_BRIEF_
Each line from the beginning of the data below through the line containing "const SECTOR = 360 / SECTORS; // in degrees" should be repeated exactly, please.
* start DATA *
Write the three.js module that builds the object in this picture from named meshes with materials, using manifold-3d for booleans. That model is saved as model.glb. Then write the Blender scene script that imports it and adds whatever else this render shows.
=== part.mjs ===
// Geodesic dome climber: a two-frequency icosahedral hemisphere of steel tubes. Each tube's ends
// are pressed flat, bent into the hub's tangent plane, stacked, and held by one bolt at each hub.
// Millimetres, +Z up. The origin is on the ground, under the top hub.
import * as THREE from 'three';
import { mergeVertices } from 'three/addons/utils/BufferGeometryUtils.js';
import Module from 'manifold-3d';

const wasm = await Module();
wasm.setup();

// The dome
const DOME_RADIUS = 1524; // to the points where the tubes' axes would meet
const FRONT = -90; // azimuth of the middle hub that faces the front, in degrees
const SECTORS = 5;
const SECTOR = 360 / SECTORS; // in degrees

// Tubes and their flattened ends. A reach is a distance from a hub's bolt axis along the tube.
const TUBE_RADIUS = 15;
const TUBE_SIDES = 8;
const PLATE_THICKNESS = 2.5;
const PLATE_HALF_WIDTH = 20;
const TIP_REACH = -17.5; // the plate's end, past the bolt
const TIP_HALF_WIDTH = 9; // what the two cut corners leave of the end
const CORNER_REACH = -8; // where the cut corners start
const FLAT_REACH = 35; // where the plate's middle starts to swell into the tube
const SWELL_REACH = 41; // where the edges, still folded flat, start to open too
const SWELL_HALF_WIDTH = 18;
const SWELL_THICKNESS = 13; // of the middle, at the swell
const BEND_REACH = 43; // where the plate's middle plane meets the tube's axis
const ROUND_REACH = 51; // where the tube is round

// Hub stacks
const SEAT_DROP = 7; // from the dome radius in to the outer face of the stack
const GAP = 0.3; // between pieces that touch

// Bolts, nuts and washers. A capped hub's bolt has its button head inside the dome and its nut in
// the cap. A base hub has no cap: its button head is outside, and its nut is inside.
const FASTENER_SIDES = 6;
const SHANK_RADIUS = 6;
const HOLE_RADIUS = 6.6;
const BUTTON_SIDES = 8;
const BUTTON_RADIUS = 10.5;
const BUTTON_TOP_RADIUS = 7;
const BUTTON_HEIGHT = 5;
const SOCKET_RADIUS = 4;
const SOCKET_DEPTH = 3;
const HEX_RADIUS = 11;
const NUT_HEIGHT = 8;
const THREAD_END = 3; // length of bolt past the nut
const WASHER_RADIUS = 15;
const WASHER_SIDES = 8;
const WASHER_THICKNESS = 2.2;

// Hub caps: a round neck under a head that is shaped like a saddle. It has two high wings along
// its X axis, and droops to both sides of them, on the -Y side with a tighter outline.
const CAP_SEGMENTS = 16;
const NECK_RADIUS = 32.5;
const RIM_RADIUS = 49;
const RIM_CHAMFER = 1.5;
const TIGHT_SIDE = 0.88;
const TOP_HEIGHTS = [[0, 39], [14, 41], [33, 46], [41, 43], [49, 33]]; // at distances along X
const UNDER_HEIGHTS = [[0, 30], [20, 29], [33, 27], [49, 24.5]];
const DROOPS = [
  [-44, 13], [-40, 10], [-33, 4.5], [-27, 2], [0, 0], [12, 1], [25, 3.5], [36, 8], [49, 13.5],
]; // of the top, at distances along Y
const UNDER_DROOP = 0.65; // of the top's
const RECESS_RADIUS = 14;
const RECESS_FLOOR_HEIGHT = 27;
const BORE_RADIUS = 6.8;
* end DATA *
_SOLUTION TO THIS EXERCISE_
Write the three.js module that builds the object in this picture from named meshes with materials, using manifold-3d for booleans. That model is saved as model.glb. Then write the Blender scene script that imports it and adds whatever else this render shows.
=== part.mjs ===
// Geodesic dome climber: a two-frequency icosahedral hemisphere of steel tubes. Each tube's ends
// are pressed flat, bent into the hub's tangent plane, stacked, and held by one bolt at each hub.
// Millimetres, +Z up. The origin is on the ground, under the top hub.
import * as THREE from 'three';
import { mergeVertices } from 'three/addons/utils/BufferGeometryUtils.js';
import Module from 'manifold-3d';

const wasm = await Module();
wasm.setup();

// The dome
const DOME_RADIUS = 1524; // to the points where the tubes' axes would meet
const FRONT = -90; // azimuth of the middle hub that faces the front, in degrees
const SECTORS = 5;
const SECTOR = 360 / SECTORS; // in degrees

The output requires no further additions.